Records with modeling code
* * * * * * *

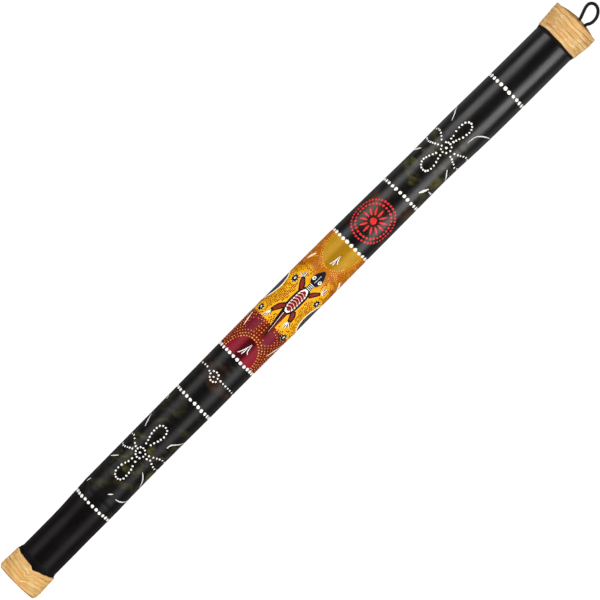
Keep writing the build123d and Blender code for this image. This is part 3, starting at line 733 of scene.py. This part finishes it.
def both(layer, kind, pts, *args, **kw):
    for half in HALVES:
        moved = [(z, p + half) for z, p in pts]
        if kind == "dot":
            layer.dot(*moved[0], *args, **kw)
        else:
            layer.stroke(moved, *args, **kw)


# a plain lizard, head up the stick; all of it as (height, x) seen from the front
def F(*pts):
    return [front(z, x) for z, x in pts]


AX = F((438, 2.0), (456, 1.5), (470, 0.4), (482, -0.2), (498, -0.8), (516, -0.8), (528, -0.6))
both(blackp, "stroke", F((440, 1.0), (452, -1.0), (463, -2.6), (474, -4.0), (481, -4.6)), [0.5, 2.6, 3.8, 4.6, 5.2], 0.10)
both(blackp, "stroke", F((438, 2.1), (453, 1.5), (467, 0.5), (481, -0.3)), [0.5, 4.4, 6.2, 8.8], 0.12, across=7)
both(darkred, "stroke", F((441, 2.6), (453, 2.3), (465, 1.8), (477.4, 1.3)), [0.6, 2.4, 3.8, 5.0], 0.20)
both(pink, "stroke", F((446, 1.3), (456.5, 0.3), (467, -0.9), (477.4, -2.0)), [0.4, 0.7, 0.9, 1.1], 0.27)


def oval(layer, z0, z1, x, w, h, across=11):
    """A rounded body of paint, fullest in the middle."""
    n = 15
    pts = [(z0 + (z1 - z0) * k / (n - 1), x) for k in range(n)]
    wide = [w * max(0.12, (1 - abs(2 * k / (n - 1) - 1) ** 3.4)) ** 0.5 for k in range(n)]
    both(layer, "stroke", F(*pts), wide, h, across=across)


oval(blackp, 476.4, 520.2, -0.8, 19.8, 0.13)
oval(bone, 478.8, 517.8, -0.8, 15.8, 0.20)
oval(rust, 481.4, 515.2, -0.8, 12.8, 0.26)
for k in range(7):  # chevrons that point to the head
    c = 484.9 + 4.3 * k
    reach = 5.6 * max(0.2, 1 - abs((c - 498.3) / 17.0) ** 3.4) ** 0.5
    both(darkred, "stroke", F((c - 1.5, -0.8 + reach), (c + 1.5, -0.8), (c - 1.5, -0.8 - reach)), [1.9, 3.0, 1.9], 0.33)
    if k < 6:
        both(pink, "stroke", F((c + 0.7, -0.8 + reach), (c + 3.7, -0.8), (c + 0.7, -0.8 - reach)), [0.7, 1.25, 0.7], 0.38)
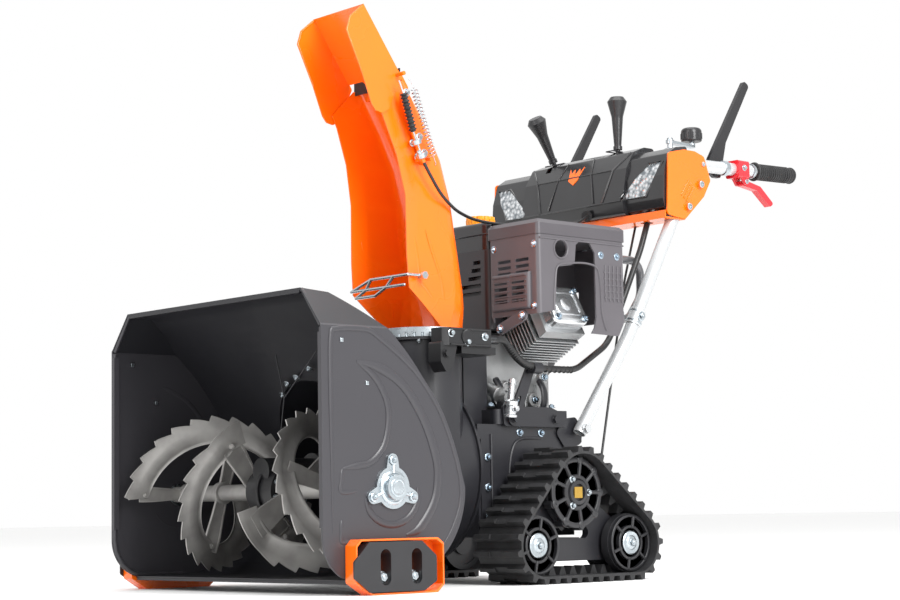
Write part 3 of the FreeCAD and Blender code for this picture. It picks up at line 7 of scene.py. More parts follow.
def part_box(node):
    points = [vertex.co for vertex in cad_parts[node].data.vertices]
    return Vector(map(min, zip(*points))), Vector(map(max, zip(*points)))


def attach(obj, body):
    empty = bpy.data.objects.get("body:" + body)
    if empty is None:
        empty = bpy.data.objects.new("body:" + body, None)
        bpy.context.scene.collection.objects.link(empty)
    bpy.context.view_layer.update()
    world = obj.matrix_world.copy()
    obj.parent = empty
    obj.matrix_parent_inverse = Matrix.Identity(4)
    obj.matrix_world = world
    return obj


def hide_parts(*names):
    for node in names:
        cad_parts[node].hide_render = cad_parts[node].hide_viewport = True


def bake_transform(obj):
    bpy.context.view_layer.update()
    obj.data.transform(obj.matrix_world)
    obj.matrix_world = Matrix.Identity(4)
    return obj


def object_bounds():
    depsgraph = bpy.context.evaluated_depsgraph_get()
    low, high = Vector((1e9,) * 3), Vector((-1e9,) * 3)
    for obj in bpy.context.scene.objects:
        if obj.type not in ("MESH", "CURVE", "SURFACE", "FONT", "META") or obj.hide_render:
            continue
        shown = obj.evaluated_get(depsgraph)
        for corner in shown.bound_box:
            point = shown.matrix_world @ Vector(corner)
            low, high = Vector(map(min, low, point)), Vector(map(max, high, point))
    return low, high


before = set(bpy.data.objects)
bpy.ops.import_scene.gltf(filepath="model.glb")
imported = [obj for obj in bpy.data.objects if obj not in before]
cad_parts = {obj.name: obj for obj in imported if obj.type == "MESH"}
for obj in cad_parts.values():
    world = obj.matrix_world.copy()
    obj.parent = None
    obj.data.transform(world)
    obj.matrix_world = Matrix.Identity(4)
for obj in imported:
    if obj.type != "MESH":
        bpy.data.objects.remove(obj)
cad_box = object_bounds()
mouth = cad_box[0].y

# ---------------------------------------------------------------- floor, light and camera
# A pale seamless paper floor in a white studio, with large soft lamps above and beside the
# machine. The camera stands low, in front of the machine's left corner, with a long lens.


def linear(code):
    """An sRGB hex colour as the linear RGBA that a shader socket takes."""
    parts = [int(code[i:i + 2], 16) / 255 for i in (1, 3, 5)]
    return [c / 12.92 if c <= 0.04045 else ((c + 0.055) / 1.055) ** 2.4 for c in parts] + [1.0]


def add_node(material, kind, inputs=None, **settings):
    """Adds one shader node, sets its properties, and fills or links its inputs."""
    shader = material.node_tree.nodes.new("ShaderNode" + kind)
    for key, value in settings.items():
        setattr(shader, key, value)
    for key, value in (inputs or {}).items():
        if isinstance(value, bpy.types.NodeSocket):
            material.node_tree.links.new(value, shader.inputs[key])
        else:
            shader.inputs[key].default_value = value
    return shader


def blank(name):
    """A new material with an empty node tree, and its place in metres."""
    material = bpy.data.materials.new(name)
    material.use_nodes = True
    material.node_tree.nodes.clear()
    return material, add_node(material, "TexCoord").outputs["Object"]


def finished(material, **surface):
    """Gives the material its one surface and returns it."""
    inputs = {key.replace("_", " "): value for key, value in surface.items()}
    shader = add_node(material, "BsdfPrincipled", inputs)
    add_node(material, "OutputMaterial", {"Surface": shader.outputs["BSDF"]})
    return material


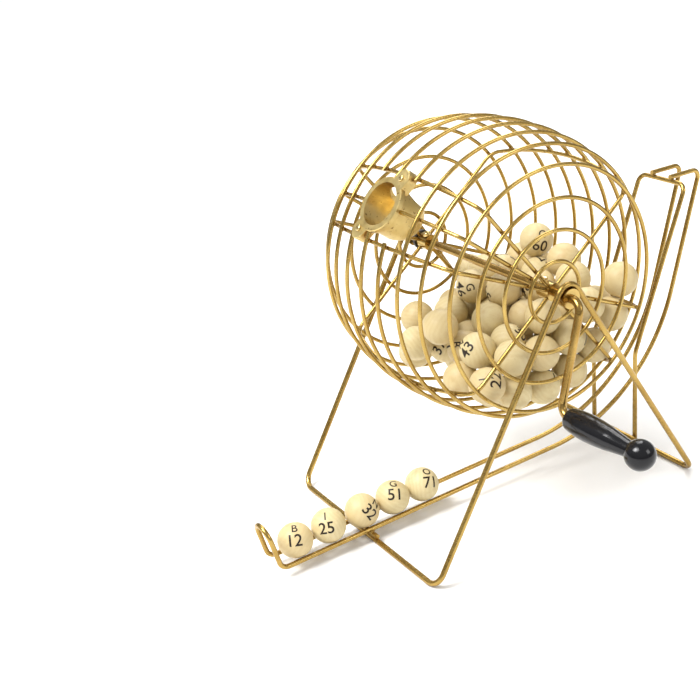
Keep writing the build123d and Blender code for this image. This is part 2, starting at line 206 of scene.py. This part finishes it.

* * * * * * *

Read the entries and select each line where the word "objects" is found.

    empty = bpy.data.objects.get("body:" + body)
        empty = bpy.data.objects.new("body:" + body, None)
        bpy.context.scene.collection.objects.link(empty)
    for obj in bpy.context.scene.objects:
before = set(bpy.data.objects)
imported = [obj for obj in bpy.data.objects if obj not in before]
        bpy.data.objects.remove(obj)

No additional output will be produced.